--- What to work on ---
Each line containing the word "scene" needs to be copied.

--- Data excerpt ---
* begin *

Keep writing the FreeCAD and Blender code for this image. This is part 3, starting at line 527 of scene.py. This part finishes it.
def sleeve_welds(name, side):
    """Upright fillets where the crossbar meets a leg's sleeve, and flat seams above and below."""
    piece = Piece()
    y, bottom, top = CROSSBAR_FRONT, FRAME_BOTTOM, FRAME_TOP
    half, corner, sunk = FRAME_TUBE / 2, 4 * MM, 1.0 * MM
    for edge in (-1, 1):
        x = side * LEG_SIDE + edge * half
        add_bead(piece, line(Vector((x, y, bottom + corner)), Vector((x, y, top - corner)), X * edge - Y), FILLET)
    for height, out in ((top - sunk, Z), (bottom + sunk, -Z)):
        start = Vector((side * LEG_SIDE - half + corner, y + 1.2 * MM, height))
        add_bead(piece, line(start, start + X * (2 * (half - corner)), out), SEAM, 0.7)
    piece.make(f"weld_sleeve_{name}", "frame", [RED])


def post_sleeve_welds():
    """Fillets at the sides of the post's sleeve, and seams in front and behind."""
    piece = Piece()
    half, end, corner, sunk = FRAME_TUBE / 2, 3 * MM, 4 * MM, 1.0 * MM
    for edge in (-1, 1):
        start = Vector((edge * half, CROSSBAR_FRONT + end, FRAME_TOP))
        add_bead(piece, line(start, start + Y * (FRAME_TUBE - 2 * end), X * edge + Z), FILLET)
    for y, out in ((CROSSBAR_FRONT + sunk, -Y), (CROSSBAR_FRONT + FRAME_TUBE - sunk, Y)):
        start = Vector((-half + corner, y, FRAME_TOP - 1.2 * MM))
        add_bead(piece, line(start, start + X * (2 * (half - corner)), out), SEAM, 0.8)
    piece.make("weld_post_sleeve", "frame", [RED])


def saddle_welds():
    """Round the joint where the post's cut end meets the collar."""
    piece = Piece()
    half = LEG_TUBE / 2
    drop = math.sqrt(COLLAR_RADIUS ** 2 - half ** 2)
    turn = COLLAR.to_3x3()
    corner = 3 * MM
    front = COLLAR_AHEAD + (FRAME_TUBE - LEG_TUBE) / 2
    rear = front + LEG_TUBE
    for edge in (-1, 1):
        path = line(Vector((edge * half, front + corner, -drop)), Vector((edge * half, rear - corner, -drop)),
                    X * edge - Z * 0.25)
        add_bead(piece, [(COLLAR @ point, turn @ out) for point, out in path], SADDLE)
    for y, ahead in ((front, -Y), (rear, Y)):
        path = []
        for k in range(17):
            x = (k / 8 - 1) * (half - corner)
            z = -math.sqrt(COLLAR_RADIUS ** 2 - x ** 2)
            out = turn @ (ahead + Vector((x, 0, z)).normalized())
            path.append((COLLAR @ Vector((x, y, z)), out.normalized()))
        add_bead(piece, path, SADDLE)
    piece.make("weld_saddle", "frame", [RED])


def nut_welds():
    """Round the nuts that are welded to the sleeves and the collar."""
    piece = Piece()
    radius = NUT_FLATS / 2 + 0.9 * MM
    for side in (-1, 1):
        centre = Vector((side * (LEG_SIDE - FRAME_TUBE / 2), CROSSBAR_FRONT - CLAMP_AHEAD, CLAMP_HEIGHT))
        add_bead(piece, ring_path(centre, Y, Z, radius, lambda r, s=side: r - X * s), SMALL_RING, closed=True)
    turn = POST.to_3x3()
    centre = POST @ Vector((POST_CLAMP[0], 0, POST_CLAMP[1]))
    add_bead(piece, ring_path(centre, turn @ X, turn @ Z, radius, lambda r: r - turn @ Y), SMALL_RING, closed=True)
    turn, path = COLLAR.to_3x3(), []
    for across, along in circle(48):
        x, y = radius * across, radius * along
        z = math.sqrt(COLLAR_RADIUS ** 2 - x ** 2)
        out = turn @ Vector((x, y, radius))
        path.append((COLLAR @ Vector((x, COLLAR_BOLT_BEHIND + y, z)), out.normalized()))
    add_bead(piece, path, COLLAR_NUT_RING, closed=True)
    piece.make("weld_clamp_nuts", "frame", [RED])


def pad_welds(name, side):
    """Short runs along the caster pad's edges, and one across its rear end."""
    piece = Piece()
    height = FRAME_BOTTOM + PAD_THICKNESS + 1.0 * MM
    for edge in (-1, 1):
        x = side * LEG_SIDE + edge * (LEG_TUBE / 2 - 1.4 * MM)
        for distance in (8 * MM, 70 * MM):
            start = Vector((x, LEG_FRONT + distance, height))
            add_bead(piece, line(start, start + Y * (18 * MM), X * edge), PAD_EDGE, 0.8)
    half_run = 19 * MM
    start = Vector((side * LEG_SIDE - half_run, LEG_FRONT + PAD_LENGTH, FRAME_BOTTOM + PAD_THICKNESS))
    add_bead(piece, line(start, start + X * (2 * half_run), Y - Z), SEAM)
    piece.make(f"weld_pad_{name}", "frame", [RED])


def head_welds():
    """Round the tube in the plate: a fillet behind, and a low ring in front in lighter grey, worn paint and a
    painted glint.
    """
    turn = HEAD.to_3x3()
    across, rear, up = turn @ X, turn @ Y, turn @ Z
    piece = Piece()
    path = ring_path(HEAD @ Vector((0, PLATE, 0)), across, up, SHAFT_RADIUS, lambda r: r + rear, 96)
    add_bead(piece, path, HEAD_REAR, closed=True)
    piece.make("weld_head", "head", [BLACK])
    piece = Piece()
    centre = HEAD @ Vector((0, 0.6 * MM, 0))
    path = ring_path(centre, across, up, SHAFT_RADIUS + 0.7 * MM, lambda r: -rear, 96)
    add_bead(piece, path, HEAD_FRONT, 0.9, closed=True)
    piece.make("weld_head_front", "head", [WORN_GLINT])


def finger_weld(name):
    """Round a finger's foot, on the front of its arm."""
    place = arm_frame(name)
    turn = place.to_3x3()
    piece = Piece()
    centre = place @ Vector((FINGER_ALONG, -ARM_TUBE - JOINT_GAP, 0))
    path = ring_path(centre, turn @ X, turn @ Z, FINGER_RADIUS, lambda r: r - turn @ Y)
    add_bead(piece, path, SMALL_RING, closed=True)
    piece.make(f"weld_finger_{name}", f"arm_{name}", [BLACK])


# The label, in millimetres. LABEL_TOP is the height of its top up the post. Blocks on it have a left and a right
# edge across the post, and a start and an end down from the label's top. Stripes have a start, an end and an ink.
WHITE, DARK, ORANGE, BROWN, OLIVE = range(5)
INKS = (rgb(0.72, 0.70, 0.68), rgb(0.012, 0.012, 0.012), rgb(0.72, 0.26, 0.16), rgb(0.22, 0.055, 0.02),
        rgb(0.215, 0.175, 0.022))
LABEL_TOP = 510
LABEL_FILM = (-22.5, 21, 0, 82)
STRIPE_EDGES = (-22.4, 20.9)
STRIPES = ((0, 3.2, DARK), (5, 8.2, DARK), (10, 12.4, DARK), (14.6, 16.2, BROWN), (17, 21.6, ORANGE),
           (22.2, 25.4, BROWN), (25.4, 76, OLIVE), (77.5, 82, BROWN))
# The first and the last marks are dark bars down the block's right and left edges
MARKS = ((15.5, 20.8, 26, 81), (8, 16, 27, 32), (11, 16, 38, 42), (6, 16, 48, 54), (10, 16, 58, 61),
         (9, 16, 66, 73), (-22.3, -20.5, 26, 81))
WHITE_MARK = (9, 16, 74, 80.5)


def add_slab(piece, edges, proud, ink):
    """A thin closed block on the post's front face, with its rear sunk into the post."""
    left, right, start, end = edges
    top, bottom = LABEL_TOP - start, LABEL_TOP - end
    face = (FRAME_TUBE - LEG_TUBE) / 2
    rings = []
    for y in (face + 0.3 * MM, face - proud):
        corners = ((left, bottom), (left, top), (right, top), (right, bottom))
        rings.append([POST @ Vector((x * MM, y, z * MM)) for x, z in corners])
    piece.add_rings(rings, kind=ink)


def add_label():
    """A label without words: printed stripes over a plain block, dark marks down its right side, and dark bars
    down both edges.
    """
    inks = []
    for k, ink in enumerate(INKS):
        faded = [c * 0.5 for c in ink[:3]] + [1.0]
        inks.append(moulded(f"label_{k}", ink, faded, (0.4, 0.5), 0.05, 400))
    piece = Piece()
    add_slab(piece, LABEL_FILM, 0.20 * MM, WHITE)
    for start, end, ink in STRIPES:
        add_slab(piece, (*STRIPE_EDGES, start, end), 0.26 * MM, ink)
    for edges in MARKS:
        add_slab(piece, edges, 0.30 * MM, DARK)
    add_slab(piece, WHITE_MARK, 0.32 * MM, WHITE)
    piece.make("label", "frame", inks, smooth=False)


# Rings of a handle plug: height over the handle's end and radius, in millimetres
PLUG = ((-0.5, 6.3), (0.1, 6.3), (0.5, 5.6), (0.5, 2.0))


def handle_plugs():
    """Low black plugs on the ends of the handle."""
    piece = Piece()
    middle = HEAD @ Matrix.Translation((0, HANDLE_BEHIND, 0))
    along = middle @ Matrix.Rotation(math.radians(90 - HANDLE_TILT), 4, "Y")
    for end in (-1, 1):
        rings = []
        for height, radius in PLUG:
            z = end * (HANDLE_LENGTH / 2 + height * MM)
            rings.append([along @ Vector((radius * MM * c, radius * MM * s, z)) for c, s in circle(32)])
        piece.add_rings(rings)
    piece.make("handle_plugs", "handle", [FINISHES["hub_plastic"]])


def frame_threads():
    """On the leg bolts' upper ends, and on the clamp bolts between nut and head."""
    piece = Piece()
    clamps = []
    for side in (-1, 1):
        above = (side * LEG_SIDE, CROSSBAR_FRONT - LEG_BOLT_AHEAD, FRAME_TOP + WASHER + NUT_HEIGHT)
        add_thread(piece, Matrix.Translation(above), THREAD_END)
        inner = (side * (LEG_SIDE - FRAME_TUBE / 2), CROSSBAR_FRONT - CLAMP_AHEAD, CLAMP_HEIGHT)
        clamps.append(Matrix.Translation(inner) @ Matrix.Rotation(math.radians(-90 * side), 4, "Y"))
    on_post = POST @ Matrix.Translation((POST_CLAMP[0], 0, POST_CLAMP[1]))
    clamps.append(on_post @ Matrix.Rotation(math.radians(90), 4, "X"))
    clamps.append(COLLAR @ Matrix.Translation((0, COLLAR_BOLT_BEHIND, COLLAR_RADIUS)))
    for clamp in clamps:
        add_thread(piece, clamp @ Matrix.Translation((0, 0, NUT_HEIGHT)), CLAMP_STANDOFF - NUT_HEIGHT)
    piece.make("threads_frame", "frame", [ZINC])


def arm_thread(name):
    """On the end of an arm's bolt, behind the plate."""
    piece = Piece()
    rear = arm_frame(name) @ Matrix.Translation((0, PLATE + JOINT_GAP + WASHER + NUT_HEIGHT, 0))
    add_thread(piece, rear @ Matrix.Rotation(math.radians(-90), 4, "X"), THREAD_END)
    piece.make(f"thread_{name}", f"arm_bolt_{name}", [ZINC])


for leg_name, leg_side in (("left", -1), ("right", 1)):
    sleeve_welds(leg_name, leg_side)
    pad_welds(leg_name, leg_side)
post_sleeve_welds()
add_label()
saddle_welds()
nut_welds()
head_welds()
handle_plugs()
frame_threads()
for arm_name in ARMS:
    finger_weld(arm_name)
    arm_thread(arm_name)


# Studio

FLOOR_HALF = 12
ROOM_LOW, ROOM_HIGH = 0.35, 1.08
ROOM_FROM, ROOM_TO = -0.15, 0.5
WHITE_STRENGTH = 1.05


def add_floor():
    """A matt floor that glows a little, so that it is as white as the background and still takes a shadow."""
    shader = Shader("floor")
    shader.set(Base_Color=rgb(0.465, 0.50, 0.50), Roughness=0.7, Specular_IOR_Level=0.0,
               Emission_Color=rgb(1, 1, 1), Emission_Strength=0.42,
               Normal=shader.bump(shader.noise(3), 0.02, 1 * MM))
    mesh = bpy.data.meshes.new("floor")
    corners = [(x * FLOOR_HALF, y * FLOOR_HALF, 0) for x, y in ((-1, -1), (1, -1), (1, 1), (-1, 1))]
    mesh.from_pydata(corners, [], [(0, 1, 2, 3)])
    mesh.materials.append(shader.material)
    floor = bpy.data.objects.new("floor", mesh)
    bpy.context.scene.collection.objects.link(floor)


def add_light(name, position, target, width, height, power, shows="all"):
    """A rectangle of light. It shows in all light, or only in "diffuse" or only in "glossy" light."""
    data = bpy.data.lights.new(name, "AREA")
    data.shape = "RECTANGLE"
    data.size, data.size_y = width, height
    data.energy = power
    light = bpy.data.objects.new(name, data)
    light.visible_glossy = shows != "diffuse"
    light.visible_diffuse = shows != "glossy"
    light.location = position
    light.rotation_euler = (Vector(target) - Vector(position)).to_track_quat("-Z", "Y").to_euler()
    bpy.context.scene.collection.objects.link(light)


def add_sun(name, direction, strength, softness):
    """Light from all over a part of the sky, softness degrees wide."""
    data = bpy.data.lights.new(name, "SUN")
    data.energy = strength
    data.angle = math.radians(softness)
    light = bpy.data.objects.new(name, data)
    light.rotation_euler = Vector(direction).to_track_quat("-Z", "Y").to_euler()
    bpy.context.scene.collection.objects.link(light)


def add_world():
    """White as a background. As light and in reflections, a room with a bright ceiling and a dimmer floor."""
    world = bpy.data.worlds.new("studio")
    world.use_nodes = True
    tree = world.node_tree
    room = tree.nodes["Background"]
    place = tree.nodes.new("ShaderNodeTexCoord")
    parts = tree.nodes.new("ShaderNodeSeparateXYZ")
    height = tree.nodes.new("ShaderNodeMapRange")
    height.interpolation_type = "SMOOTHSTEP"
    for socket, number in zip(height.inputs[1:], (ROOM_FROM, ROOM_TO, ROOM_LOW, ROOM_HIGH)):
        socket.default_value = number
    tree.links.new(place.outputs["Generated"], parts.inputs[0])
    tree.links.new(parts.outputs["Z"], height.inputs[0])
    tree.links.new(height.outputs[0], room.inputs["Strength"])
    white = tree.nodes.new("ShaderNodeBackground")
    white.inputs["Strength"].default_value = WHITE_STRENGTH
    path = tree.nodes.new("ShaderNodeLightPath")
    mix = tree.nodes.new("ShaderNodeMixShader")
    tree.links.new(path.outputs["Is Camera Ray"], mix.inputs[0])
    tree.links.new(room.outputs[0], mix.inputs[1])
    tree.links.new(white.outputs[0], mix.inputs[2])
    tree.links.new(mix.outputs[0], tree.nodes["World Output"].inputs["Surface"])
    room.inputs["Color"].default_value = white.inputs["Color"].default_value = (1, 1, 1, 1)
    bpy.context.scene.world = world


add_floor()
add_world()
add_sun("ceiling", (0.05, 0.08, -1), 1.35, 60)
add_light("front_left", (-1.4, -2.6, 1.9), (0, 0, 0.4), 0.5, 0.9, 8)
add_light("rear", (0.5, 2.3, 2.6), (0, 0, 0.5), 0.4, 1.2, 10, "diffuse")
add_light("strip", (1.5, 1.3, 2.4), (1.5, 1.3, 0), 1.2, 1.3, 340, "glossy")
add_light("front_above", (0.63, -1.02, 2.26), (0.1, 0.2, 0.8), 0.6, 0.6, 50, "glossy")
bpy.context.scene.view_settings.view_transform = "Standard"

* end *

--- Expected answer ---
Keep writing the FreeCAD and Blender code for this image. This is part 3, starting at line 527 of scene.py. This part finishes it.
    bpy.context.scene.collection.objects.link(floor)
    bpy.context.scene.collection.objects.link(light)
    bpy.context.scene.collection.objects.link(light)
    bpy.context.scene.world = world
bpy.context.scene.view_settings.view_transform = "Standard"